[STATED PROBLEM]
Set down word for word each line from the start of the listing through the line that contains "self.sunk, self.times(amount, sink))", both included.

::::::::::

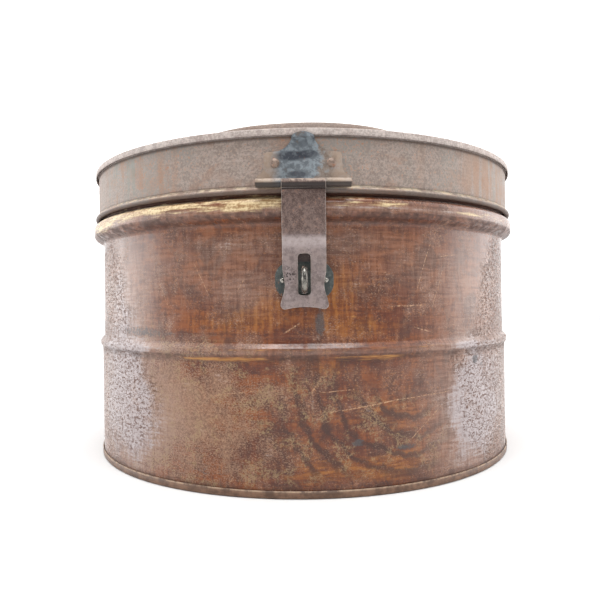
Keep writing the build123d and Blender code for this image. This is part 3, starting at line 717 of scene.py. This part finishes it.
class Iron(Finish):
    """Old hardware iron: two tones in fine clouds, leftovers of dark paint, rust bloom and pits."""

    def __init__(self, name, low, high):
        super().__init__(name)
        self.broad = self.noise(self.place, 95, 4, 0.62, 0.4)
        self.medium = self.noise(self.place, 360, 4, 0.68)
        self.fine = self.noise(self.place, 1700, 2, 0.7)
        grain = self.add(self.times(self.broad, 0.3), self.times(self.fine, 0.2))
        grain = self.add(self.times(self.medium, 0.6), grain)
        self.colour = self.mix(self.step(grain, 0.44, 0.66), low, high)
        self.dull = 0.0
        self.sunk = 0.0

    def coat(self, amount, colour, strength=0.85, sink=0.0):
        """A non-metallic layer over the iron; sink lowers it."""
        part = self.lay(amount, colour, strength)
        self.dull = self.math("MAXIMUM", self.dull, part)
        self.sunk = self.math("MAXIMUM", self.sunk, self.times(amount, sink))

    def rust(self, threshold):
        """Bloom of rust where two noises are both high."""
        both = self.add(self.medium, self.times(self.broad, 0.4))
        self.coat(self.step(both, threshold, threshold + 0.12), tone(142, 88, 58), 0.8)

    def pits(self, amount):
        """Small round black pits."""
        dots = self.step(self.cells(self.place, 430), 0.17, 0.08)
        dots = self.times(self.times(dots, self.step(self.broad, 0.48, 0.60)), amount)
        self.coat(dots, tone(36, 28, 26), 0.85, 1.0)

    def done(self, metal, rough_low, rough_high):
        """Bare iron between the two roughnesses, its coats matt, its pits sunk."""
        rough = self.blend(self.medium, rough_low, rough_high)
        rough = self.blend(self.dull, rough, 0.62)
        bare = self.blend(self.dull, metal, 0.0)
        bump = self.add(self.times(self.fine, 0.2), self.times(self.sunk, -1.0))
        bump = self.add(self.times(self.medium, 0.45), bump)
        return self.finish(rough, bare, bump, lift=0.00014, sheen=0.1)


def knuckle_highlight_and_shade(f):
    """Painted highlight atop and painted shade beneath the rolled knuckles in front of the lid's edge.
    """
    _, depth, height = f.axes()
    out = f.step(f.math("ABSOLUTE", depth), 0.1702, 0.1712)
    crown = f.times(out, f.band(height, 0.1834, 0.1845, 0.1860, 0.1870))
    f.coat(f.times(crown, f.step(f.medium, 0.40, 0.55)), tone(176, 158, 142), 0.6)
    f.coat(f.times(out, f.band(height, 0.1796, 0.1802, 0.1828, 0.1838)), tone(34, 26, 24), 0.9)


def plate_iron(name, remnants):
    """Pointed plate: blue-grey paint over brown iron, blue-black leftovers across it, rusty edges.

    Each of the remnants is (x, height, half-width, half-height, strength), in mm.
    """
    f = Iron(name, tone(104, 90, 80), tone(140, 128, 118))
    middle = f.spot(f.bent(f.place, 120, 0.008), (0, 0, 0), (17 * MM, 0, 0), 0.5)
    cover = f.add(f.add(f.broad, f.times(f.medium, 0.4)), f.times(middle, 0.25))
    paint = f.mix(f.step(f.medium, 0.4, 0.6), tone(84, 94, 102), tone(122, 134, 142))
    f.coat(f.step(cover, 0.66, 0.86), paint, 0.85)
    for at, high, wide, tall, strength in remnants:
        place = f.bent(f.bent(f.place, 240, 0.004), 700, 0.0016)
        near = f.spot(place, (at * MM, 0, high * MM), (wide * MM, 0, tall * MM), 0.45)
        f.coat(f.times(near, f.step(f.medium, 0.32, 0.56)), tone(40, 44, 54), strength)
    f.coat(f.step(f.math("ABSOLUTE", f.axes()[0]), 0.0120, 0.0200), tone(164, 142, 124), 0.65)
    f.rust(0.86)
    knuckle_highlight_and_shade(f)
    return f.done(0.25, 0.42, 0.60)


def strap_iron(name):
    """Strap: reddish brown with pits above its bend, pinkish-grey worn iron below it."""
    f = Iron(name, tone(116, 102, 99), tone(156, 142, 140))
    height = f.axes()[2]
    upper = f.step(f.add(height, f.times(f.add(f.broad, -0.5), 0.010)), 0.1500, 0.1570)
    shade = f.step(f.add(f.times(f.medium, 0.4), f.times(f.fine, 0.6)), 0.42, 0.60)
    brown = f.mix(shade, tone(72, 52, 45), tone(114, 90, 81))
    f.coat(upper, brown, 0.85)
    f.coat(f.times(upper, f.step(f.medium, 0.60, 0.68)), tone(160, 108, 76), 0.7)
    f.coat(f.step(f.add(f.broad, f.times(f.medium, 0.5)), 0.72, 0.90), tone(128, 108, 100), 0.35)
    # painted highlight along the bend, partly worn bright iron
    painted_bend_highlight = f.band(height, 0.1440, 0.1495, 0.1510, 0.1545)
    f.coat(f.times(painted_bend_highlight, f.step(f.medium, 0.10, 0.50)), tone(188, 174, 172), 0.6)
    mist = f.spot(f.bent(f.place, 200, 0.003), (-7 * MM, 0, 131 * MM), (5 * MM, 0, 7 * MM), 0.7)
    f.coat(f.times(mist, f.step(f.cells(f.place, 800), 0.50, 0.34)), tone(50, 38, 36), 0.9, 1.0)
    f.coat(f.times(upper, f.step(f.cells(f.place, 360), 0.16, 0.08)), tone(42, 32, 30), 0.8, 1.0)
    f.pits(0.6)
    knuckle_highlight_and_shade(f)
    return f.done(0.45, 0.36, 0.52)


def plain_iron(name, low, high, metal, rough_low, rough_high, rust, stain=None):
    """Iron with rust, pits and, if given, leftovers of one dark colour."""
    f = Iron(name, low, high)
    if stain:
        f.coat(f.step(f.broad, 0.50, 0.58), stain, 0.7)
    f.rust(rust)
    f.pits(0.7)
    return f.done(metal, rough_low, rough_high)


def worn_and_highlit_edge(name):
    """Bright iron along edges that hands and the strap have rubbed, also a painted highlight on the
    bevels.
    """
    f = Iron(name, tone(138, 126, 120), tone(190, 180, 172))
    f.coat(f.step(f.broad, 0.55, 0.62), tone(110, 90, 80), 0.6)
    return f.done(0.7, 0.30, 0.42)


def floor_finish():
    """Matt white of the backdrop."""
    f = Finish("studio_floor")
    f.colour = f.mix(f.noise(f.place, 3, 2), (0.72, 0.72, 0.72), (0.74, 0.74, 0.74))
    return f.finish(0.9)


# ---------------------------------------------------------------- build the sheets
wall = rounded_path(WALL_PATH, 2.2)
lap = rounded_path(LAP_PATH, 2.2)
skirt = rounded_path(SKIRT_PATH, 2.2)
base = rounded_path(BASE_PATH, 7.0)
lid = rounded_path(LID_PATH, 2.6)

# shape, marks, body, material
skirt_marks = marks_of(SKIRT_MARKS)
wall_look = (wall_shape, marks_of(MARKS), "box", japan_lacquer("japanned_wall"))
lid_material = lid_finish("faded_lid_lacquer")
crown_look = (lid_shape, skirt_marks, "lid", lid_material)
skirt_look = (skirt_shape, skirt_marks, "lid", lid_material)
base_look = (None, {}, "box", base_finish("base_seam_lacquer"))

# name, node, path, thickness, start degrees, arc degrees, steps, look
pieces = [
    ("wall_front_half", "body_panel_front", wall, -SHEET, -90, 180, HALF_STEPS, wall_look),
    ("wall_rear_half", "body_panel_rear", wall, -SHEET, 90, 180, HALF_STEPS, wall_look),
    ("side_lap_right", "body_panel_front", lap, SHEET, 89.75, 1.85, 4, wall_look),
    ("side_lap_left", "body_panel_front", lap, SHEET, -91.6, 1.85, 4, wall_look),
    ("folded_base", "base_pan", base, -SHEET, 0, 360, RING_STEPS, base_look),
    ("lid_crown", "lid_top", lid, SHEET, 0, 360, RING_STEPS, crown_look),
    ("skirt_front_half", "lid_skirt_front", skirt, SHEET, -90, 180, HALF_STEPS, skirt_look),
    ("skirt_rear_half", "lid_skirt_rear", skirt, SHEET, 90, 180, HALF_STEPS, skirt_look),
]
for name, node, path, thickness, start, arc, steps, look in pieces:
    shape, marks, body, material = look
    piece = turned_sheet(name, path, thickness, start, arc, steps, shape, marks)
    piece.data.materials.append(material)
    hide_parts(node)
    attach(piece, body)


# ---------------------------------------------------------------- ironwork
def eased(name, node, body, width, face, edge):
    """A CAD piece's own shape with its sharp edges rounded off by width and given the edge finish.

    Triangles that lie in one plane are joined first, so that the bevel runs along real edges only.
    """
    mesh = bpy.data.meshes.new(name)
    work = bmesh.new()
    work.from_mesh(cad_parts[node].data)
    bmesh.ops.remove_doubles(work, verts=work.verts, dist=MERGE)
    bmesh.ops.dissolve_limit(work, angle_limit=FLAT_TURN, verts=work.verts, edges=work.edges)
    for polygon in work.faces:
        polygon.smooth = True
        polygon.material_index = 0
    work.to_mesh(mesh)
    work.free()
    piece = bpy.data.objects.new(name, mesh)
    bpy.context.collection.objects.link(piece)
    mesh.materials.append(face)
    mesh.materials.append(edge)
    bevel = piece.modifiers.new("eased_edges", "BEVEL")
    bevel.width = width
    bevel.segments = 2
    bevel.limit_method = "ANGLE"
    bevel.angle_limit = SHARP_TURN
    bevel.material = 1
    bevel.harden_normals = True
    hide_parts(node)
    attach(piece, body)


# bevels get this bright iron: edge wear and painted highlight
rubbed_and_highlit_edge = worn_and_highlit_edge("rubbed_and_highlit_edge_iron")
strap_face = strap_iron("strap_iron")
front_remnants = [
    (-4, 200, 13, 3.6, 0.95), (6, 201, 8, 3.0, 0.9), (0, 189, 6.5, 3.2, 0.9), (3, 207, 4, 3, 0.5),
]
rear_remnants = [
    (5, 200, 10, 4.0, 0.9), (-9, 190, 6, 3.5, 0.8), (4, 140, 9, 5, 0.9), (-6, 168, 5, 8, 0.6),
]
front_plate = plate_iron("plate_iron", front_remnants)
rear_plate = plate_iron("rear_plate_iron", rear_remnants)

# name, darker and lighter tone, metal, lowest and highest roughness, rust threshold, stain
staple_face = plain_iron(
    "staple_plate_iron", tone(64, 68, 66), tone(98, 104, 100), 0.2, 0.42, 0.6, 0.80, tone(46, 52, 52)
)
wire = plain_iron("staple_wire", tone(132, 128, 122), tone(176, 172, 164), 0.9, 0.20, 0.34, 0.86)
loop_wire = plain_iron(
    "staple_loop_wire", tone(88, 86, 82), tone(146, 142, 134), 0.9, 0.16, 0.30, 0.86
)
rivet_iron = plain_iron("rivet_iron", tone(112, 94, 84), tone(158, 138, 124), 0.35, 0.40, 0.56, 0.76)
bail_iron = plain_iron(
    "bail_wire", tone(108, 100, 94), tone(150, 144, 136), 0.8, 0.28, 0.44, 0.78, tone(70, 60, 54)
)
grip_face = plain_iron(
    "grip_japanning", tone(58, 42, 36), tone(92, 68, 56), 0.1, 0.28, 0.42, 0.74, tone(44, 34, 30)
)

eased("slotted_strap", "hasp_strap", "hasp", STRAP_EASE, strap_face, rubbed_and_highlit_edge)
eased("hasp_leaf", "hasp_plate", "lid", PLATE_EASE, front_plate, rubbed_and_highlit_edge)
eased("rear_lid_leaf", "hinge_leaf_lid", "lid", PLATE_EASE, rear_plate, rubbed_and_highlit_edge)
eased("rear_box_leaf", "hinge_leaf_body", "box", PLATE_EASE, rear_plate, rubbed_and_highlit_edge)
eased("oblong_staple_plate", "staple_plate", "box", PLATE_EASE, staple_face, rubbed_and_highlit_edge)
eased("bail_eye_left", "handle_eye_left", "lid", EYE_EASE, rivet_iron, rubbed_and_highlit_edge)
eased("bail_eye_right", "handle_eye_right", "lid", EYE_EASE, rivet_iron, rubbed_and_highlit_edge)

# pieces whose CAD shape stays as it is, and what each is made of
kept = {
    "hasp_pin": rivet_iron,
    "rear_hinge_pin": rivet_iron,
    "staple_loop": loop_wire,
    "staple_rivets": wire,
    "hasp_plate_rivets": rivet_iron,
    "lid_hinge_rivets": rivet_iron,
    "body_hinge_rivets": rivet_iron,
    "neck_wire": wire,
    "lid_rim_wire": wire,
    "handle_rivets": rivet_iron,
    "carry_handle": bail_iron,
    "handle_grip": grip_face,
}
for node, material in kept.items():
    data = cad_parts[node].data
    if not data.materials:
        data.materials.append(material)
    for i in range(len(data.materials)):
        data.materials[i] = material

# ---------------------------------------------------------------- stage
FLOOR_HALF = 3.0
floor_corners = [(x * FLOOR_HALF, y * FLOOR_HALF, 0) for x, y in [(-1, -1), (1, -1), (1, 1), (-1, 1)]]
floor_mesh = bpy.data.meshes.new("studio_floor")
floor_mesh.from_pydata(floor_corners, [], [(0, 1, 2, 3)])
floor = bpy.data.objects.new("studio_floor", floor_mesh)
floor.location.z = -FLOOR_DROP
bpy.context.collection.objects.link(floor)
floor_mesh.materials.append(floor_finish())


def softbox(name, place, target, size, power):
    """A rectangular area light aimed at a point, size (width, height) in metres and power in watts."""
    data = bpy.data.lights.new(name, "AREA")
    data.shape = "RECTANGLE"
    data.size, data.size_y = size
    data.energy = power
    lamp = bpy.data.objects.new(name, data)
    lamp.location = place
    lamp.rotation_euler = (Vector(target) - Vector(place)).to_track_quat("-Z", "Y").to_euler()
    bpy.context.collection.objects.link(lamp)


softbox("key_overhead", (0.0, -0.45, 1.5), (0, 0, 0.1), (1.0, 0.5), 14)
softbox("key_front", (0.3, -1.25, 1.15), (0, 0, 0.1), (0.4, 0.3), 2.5)
softbox("side_left", (-1.3, 0.2, 0.5), (0, 0, 0.12), (1.0, 1.0), 5.5)
softbox("side_right", (1.3, 0.2, 0.5), (0, 0, 0.12), (1.0, 1.0), 5.5)

# a light tent: dim behind the camera, bright from the sides round to the back
TENT_DIM = 0.36
TENT_BRIGHT = 1.7
world = bpy.data.worlds.new("light_tent")
bpy.context.scene.world = world
world.use_nodes = True
tree = world.node_tree
tree.nodes.clear()
sky_out = tree.nodes.new("ShaderNodeOutputWorld")
sky = tree.nodes.new("ShaderNodeBackground")
where = tree.nodes.new("ShaderNodeTexCoord")
split = tree.nodes.new("ShaderNodeSeparateXYZ")
tree.links.new(where.outputs["Generated"], split.inputs[0])
ramp = tree.nodes.new("ShaderNodeMapRange")
ramp.interpolation_type = "SMOOTHSTEP"
tree.links.new(split.outputs[1], ramp.inputs["Value"])
ramp.inputs["From Min"].default_value = -0.9
ramp.inputs["From Max"].default_value = 0.15
ramp.inputs["To Min"].default_value = TENT_DIM
ramp.inputs["To Max"].default_value = TENT_BRIGHT
tree.links.new(ramp.outputs[0], sky.inputs["Strength"])
sky.inputs["Color"].default_value = (1, 1, 1, 1)
tree.links.new(sky.outputs[0], sky_out.inputs[0])

SENSOR = 36  # mm
LENS = 33.84  # mm
ROLL = math.radians(0.65)
camera_data = bpy.data.cameras.new("view_camera")
camera_data.sensor_width = SENSOR
camera_data.lens = LENS
camera = bpy.data.objects.new("view_camera", camera_data)
camera.location = (-0.0027, -0.4957, 0.1163)
camera.rotation_euler = (math.radians(90), ROLL, 0)
bpy.context.collection.objects.link(camera)
bpy.context.scene.camera = camera
bpy.context.scene.view_settings.view_transform = "Standard"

::::::::::

[COMPLETED TASK]
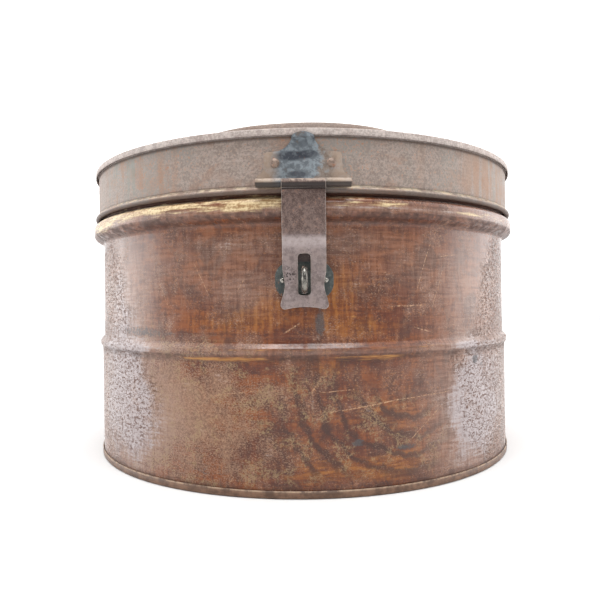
Keep writing the build123d and Blender code for this image. This is part 3, starting at line 717 of scene.py. This part finishes it.
class Iron(Finish):
    """Old hardware iron: two tones in fine clouds, leftovers of dark paint, rust bloom and pits."""

    def __init__(self, name, low, high):
        super().__init__(name)
        self.broad = self.noise(self.place, 95, 4, 0.62, 0.4)
        self.medium = self.noise(self.place, 360, 4, 0.68)
        self.fine = self.noise(self.place, 1700, 2, 0.7)
        grain = self.add(self.times(self.broad, 0.3), self.times(self.fine, 0.2))
        grain = self.add(self.times(self.medium, 0.6), grain)
        self.colour = self.mix(self.step(grain, 0.44, 0.66), low, high)
        self.dull = 0.0
        self.sunk = 0.0

    def coat(self, amount, colour, strength=0.85, sink=0.0):
        """A non-metallic layer over the iron; sink lowers it."""
        part = self.lay(amount, colour, strength)
        self.dull = self.math("MAXIMUM", self.dull, part)
        self.sunk = self.math("MAXIMUM", self.sunk, self.times(amount, sink))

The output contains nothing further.